Clint Eastwood again dons the dual mantel of actor and director in this heartwarming story of an aged former rodeo star who is sent to Mexico to return a young boy to his wealthy estranged father in Texas.

Nonagenarian writer/actor/director/producer Clint Eastwood has been entertaining audiences with his well-worn western film persona on both small screens (Rawhide) and big screens (A Fistful of Dollars, Unforgiven) alike for more than sixty years. Each time I think that Eastwood is headed toward his final roundup, he surprises me in another feature film with a human-interest angle.

Cry Macho was adapted for the screen by Nick Schenk from a book by the late N. Richard Nash. Set in 1979 Texas and Mexico, this is an unpretentious tale of an old man and a young boy who gradually bond during a long and hazardous road trip.  Eastwood portrays Mike Milo, a  Texas rodeo legend, whose career ended years earlier when he broke his back during a bucking bronco contest. Since then, Mike has trained horses for his former sponsor, the wealthy rancher Howard Polk (Dwight Yoakam). Polk fires Mike for being chronically late to work but, in a change of heart, rehires him to bring back his 13-year-old son Rafael “Rafo” Polk (Eduardo Minett) from Mexico City where he is living with his well-to-do mother Leta (Fernanda Urrejola). Rafo and his pet rooster Macho are engaged in illegal cockfights that are frequently raided by the police.

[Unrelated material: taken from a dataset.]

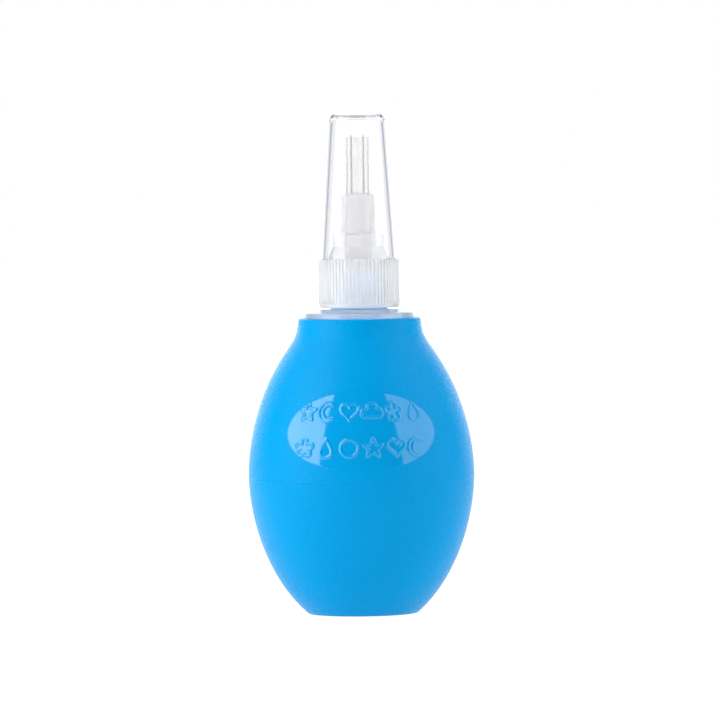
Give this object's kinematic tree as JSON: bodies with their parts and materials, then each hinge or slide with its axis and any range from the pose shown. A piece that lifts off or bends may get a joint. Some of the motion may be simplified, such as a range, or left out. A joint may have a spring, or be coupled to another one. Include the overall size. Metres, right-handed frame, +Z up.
{
  "type": "nasal aspirator",
  "caption": "Infant nasal aspirator: soft squeeze bulb with a flanged screw-on nozzle, a soft tube tip and a clear protective cap.",
  "frame": {"origin": "centre of the bulb's flat foot, on the surface it stands on", "axes": "+Z up along the bulb's axis towards the tip and cap; the glossy oval panel on the bulb faces -Y, and +X is to its right as seen from the front"},
  "size_m": [0.052, 0.052, 0.1153],
  "materials": {
    "bulb_vinyl": "matte",
    "insert_plastic": "gloss",
    "ring_plastic": "gloss",
    "nozzle_plastic": "gloss",
    "washer_silicone": "satin",
    "tip_silicone": "satin",
    "cap_plastic": "polished"
  },
  "bodies": {
    "bulb": {"squeeze_bulb": "bulb_vinyl"},
    "neck": {"neck_insert": "insert_plastic"},
    "nozzle": {"nozzle": "nozzle_plastic", "sealing_washer": "washer_silicone"},
    "ring": {"screw_ring": "ring_plastic"},
    "tip": {"soft_tip": "tip_silicone"},
    "cap": {"dust_cap": "cap_plastic"}
  },
  "joints": [
    {"name": "bulb_squeeze", "type": "slide", "parent": "bulb", "child": "neck", "axis": [0, 0, -1], "range_m": [0, 0.016], "stiffness_N_per_m": 800, "deforming": ["squeeze_bulb"]},
    {"name": "nozzle_lift", "type": "slide", "parent": "neck", "child": "nozzle", "axis": [0, 0, 1], "range_m": [0, 0.0106]},
    {"name": "ring_turn", "type": "hinge", "parent": "nozzle", "child": "ring", "pos_m": [0, 0, 0.076], "axis": [0, 0, 1], "range_deg": [0, 1260]},
    {"name": "tip_pull", "type": "slide", "parent": "nozzle", "child": "tip", "axis": [0, 0, 1], "range_m": [0, 0.016]},
    {"name": "cap_lift", "type": "slide", "parent": "tip", "child": "cap", "axis": [0, 0, 1], "range_m": [0, 0.036]}
  ],
  "couplings": [
    {"joint": "nozzle_lift", "follows": "ring_turn", "m_per_rad": 0.00047746}
  ]
}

Mike visits Leta at her lavish home, and avoids a beating by her henchman Aurelio (Horacio Garcia Rojas) before returning empty-handed to his car.  He finds Rafo and Macho hiding in the car’s back seat and the boy tells him that he wants to reconnect with his estranged father. Thus begins the pair’s peripatetic journey through vast stretches of Mexico (actual filming was done in New Mexico) with Macho the rooster as their only companion. At the beginning of their long journey back to Texas, there is a close call in a parking lot when Aurelio’s attempt to recapture Rafo backfires after the boy convinces a group of local men that Aurelio had beaten him.

The turning point occurs when Mike phones Howard from a small-town café, owned by the attractive widow Marta (Natalia Traven), and tells him that he has Rafo but, plagued by car trouble, his rescue effort will take longer than anticipated.  This delay allows Mike to become quite friendly with Marta and her two orphaned grandchildren and to teach Rafo how to ride a recently tamed horse.  Additional bumps in the long and dusty road occur for Mike, Rafo, and Macho as they experience run-ins with the federales and the pesky Aurelio, before the film reaches its predictable, heart-warming conclusion.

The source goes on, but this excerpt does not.